Steven Williams is a urine therapy ‘expert’ and all-round hippy who has been taking to the internet to try and convince people that drinking your own urine and applying it to your body has amazing health benefits. Disclaimer, it doesn’t and I do NOT endorse this hippy-dippy lifestyle!
(Warning: disgusting content below… seriously!)
Williams believes that his eyesight and oral hygiene (yes the word hygiene is used here with absolutely no tinge of irony) have been vastly improved by washing his eyes out with urine and gargling his own liquid waste on a daily basis!
He also frequently goes swimming (in his local pool!) with his swimming goggles filled with urine so that his eyes get ‘a really good soaking’.
I want to really stress that Williams is by no means a doctor. However, Williams stands by his ‘alternative medicine’ (which is not medicine), and details his morning routine and general poor life choices as such in one of his demonstration videos:
‘After about five to six minutes it [the urine you’re gargling] gets a very lathery texture to it. You can feel it getting thicker. Sometimes I have to spit a little bit out just release the pressure in the mouth.
‘And in about ten minutes, it is like soap. Really thick and foamy and lustrous. It’s making my teeth smile whiter.
‘You don’t have to use a toothbrush, you don’t have to use toothpaste. Three times a day, just a little bit of urine cleans my mouth.’

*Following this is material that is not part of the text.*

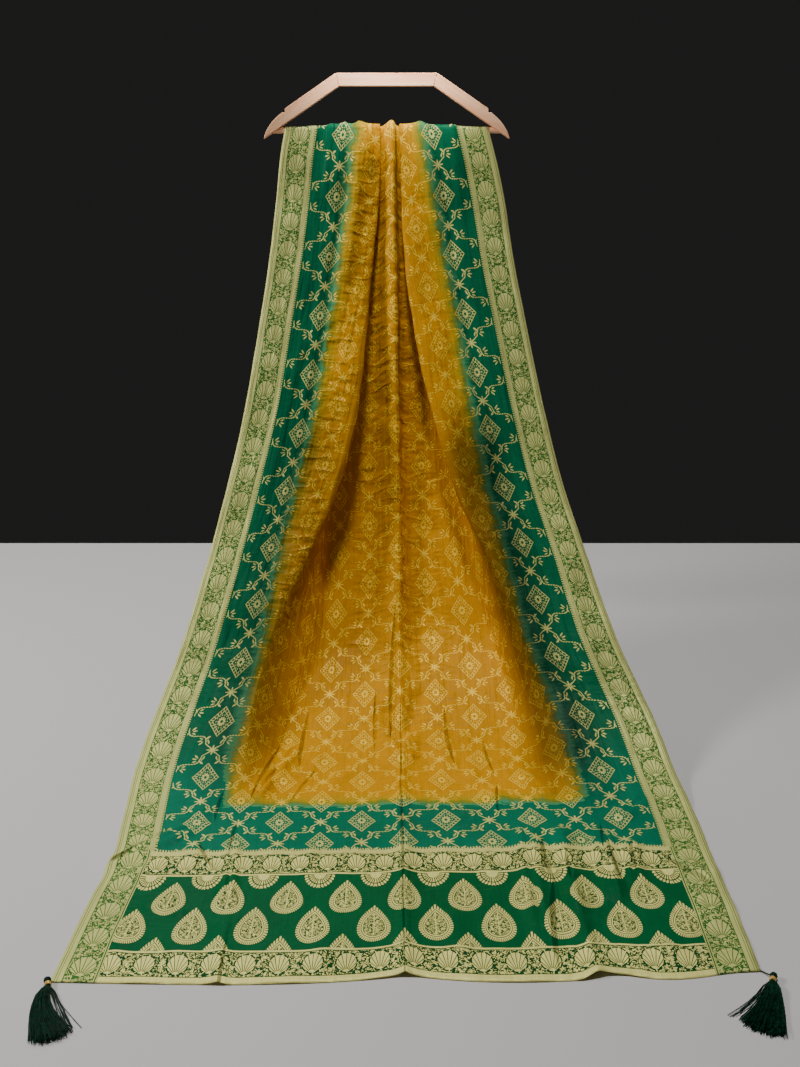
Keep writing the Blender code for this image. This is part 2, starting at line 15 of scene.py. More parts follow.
import bpy
import numpy as np
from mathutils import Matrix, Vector


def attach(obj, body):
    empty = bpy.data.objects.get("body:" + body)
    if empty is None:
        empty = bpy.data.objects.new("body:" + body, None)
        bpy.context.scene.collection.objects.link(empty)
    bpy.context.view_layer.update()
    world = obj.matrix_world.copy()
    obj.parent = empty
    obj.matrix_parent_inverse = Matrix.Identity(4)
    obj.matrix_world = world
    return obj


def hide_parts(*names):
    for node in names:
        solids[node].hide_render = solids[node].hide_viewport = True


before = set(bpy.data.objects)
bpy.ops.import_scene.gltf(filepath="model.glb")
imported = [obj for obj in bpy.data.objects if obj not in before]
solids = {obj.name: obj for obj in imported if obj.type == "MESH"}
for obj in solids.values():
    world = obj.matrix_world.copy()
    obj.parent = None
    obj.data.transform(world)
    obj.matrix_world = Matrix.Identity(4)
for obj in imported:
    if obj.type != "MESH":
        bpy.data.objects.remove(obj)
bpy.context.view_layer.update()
print("solids:", ", ".join(sorted(solids)))

# %% [markdown]
# ## Floor, light and camera
#
# The underside of the hanger's bar is at height zero, so the floor lies 1.085 m below it. The camera
# stands 2.2 m in front of the hanger and 0.9 m over the floor, and looks down a little, which is
# what gives the cloth its long trapezium. The main light hangs high over the hanging part, so that
# the deep valleys of the cloth fall into shade. A weaker one from the left shows the ripples, a
# small one reaches the hanger's boards, and one behind keeps the back from being black.

# %% Floor, light and camera
FLOOR_Z = -1.085
FLOOR_SIZE = 4.0
FLOOR_MIDDLE = (0, -1.40, FLOOR_Z - 0.0006)
CAMERA_PLACE = (0.025, -2.20, FLOOR_Z + 0.901)
CAMERA_TILT = math.radians(90 - 17.342)
FOCAL_IN_FRAME_HEIGHTS = 1100 / 1067
FILM_HEIGHT = 36.0


def dye(red, green, blue):
    """A colour as the eye names it, 0 to 255, in the linear values that a shader wants."""
    colour = (red, green, blue)
    return tuple(((c / 255 + 0.055) / 1.055) ** 2.4 if c > 10 else c / 3294.6 for c in colour)


def shader_of(material):
    return material.node_tree.nodes["Principled BSDF"]


def new_material(name, roughness, metallic=0.0):
    material = bpy.data.materials.new(name)
    material.use_nodes = True
    shader = shader_of(material)
    shader.inputs["Roughness"].default_value = roughness
    shader.inputs["Metallic"].default_value = metallic
    return material


bpy.ops.object.select_all(action="DESELECT")
bpy.ops.mesh.primitive_plane_add(size=FLOOR_SIZE, location=FLOOR_MIDDLE)
floor = bpy.context.object
floor.name = "studio_floor"
floor_paint = new_material("pale_floor", 0.85)
shader_of(floor_paint).inputs["Base Color"].default_value = (*dye(198, 195, 192), 1)
floor.data.materials.append(floor_paint)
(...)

In terms of ocular benefits, Williams claims that bathing your eyes in urine helps restore 20/20 vision, prevent infections and styes, and cures dry eyes. All of which he says with no scientific backing or reasoning:
‘I’ve tried using aged urine with eye-droppers and I dropped them into my eyes […] That really is quite painful, it stings a lot. But it’s very effective for reducing cataracts and getting rid of things like that in the eyes… like styes.
‘While we’re talking restoring vision, I always get a little cup like this, fill it up with urine which I’ll do now; a little bit of fresh urine.’
‘I prefer fresh urine,’ continues unqualified idiot Williams, ‘it makes dry eyes moist so it’s great for dry eyes.
‘Just hold the cup up, hold it over the eye and just start blinking. Roll around the eye, look up, and down and just do that for a few minutes.’
Oh, and it also is good for your skin as well, which again, Williams just glosses over with no explanation.
Now, I’ve read some absolute nonsense in my time, from people being convinced that humans can live on the sun’s rays alone, to Oxford professors claiming that aliens are living amongst us and breeding with us to save us from ourselves.
However, the airy-fairy, unsubstantiated ramblings of professional gross-out merchant and meandering hippy Steven Williams take the word ‘nonsense’ to new realms.
The practice has also (surprisingly) been condemned by health professionals, such as Shamir Patel the leading pharmacist and founder of Chemist 4 U, who says that:
‘There is no scientific evidence backing up claims that drinking urine is beneficial […] urine will exit your body through the urethra which can be home to some types of bacteria. Sometimes this bacteria can grow out of control and contaminate the urine.
‘Drinking urine can introduce bacteria and toxins into your bloodstream. Pouring urine into the eyes can also introduce bacteria and toxins which could cause infection and damage vision.’
William’s videos on YouTube have gained a large following from people just there to see him pour urine into his various orifices, to people who are easily enough fooled to believe that this kind of thing is worth doing and want to find any justification for their strange habit.
The urine therapy advocate also made a documentary called ‘Urine Aid’, which basically, as yo can probably imagine, takes a closer (and largely unnecessary) look at the strange world of urine therapy.
This whole story has just chipped a little more away from my ever-dwindling faith in the human race.
I’m sure that there are many people who will believe in this who will just scream at me in whining childish tones, ‘well you haven’t tried to so you shouldn’t say anything unless you’ve done it!’
Well this isn’t just like trying a slightly weird main course on a menu, this is drinking and pouring urine in your eyes, just read that back to yourself and reevaluate your life choices.
And, to those of you who are, like myself, not going to be doing anything with your urine except flushing it away… thank you for being sane.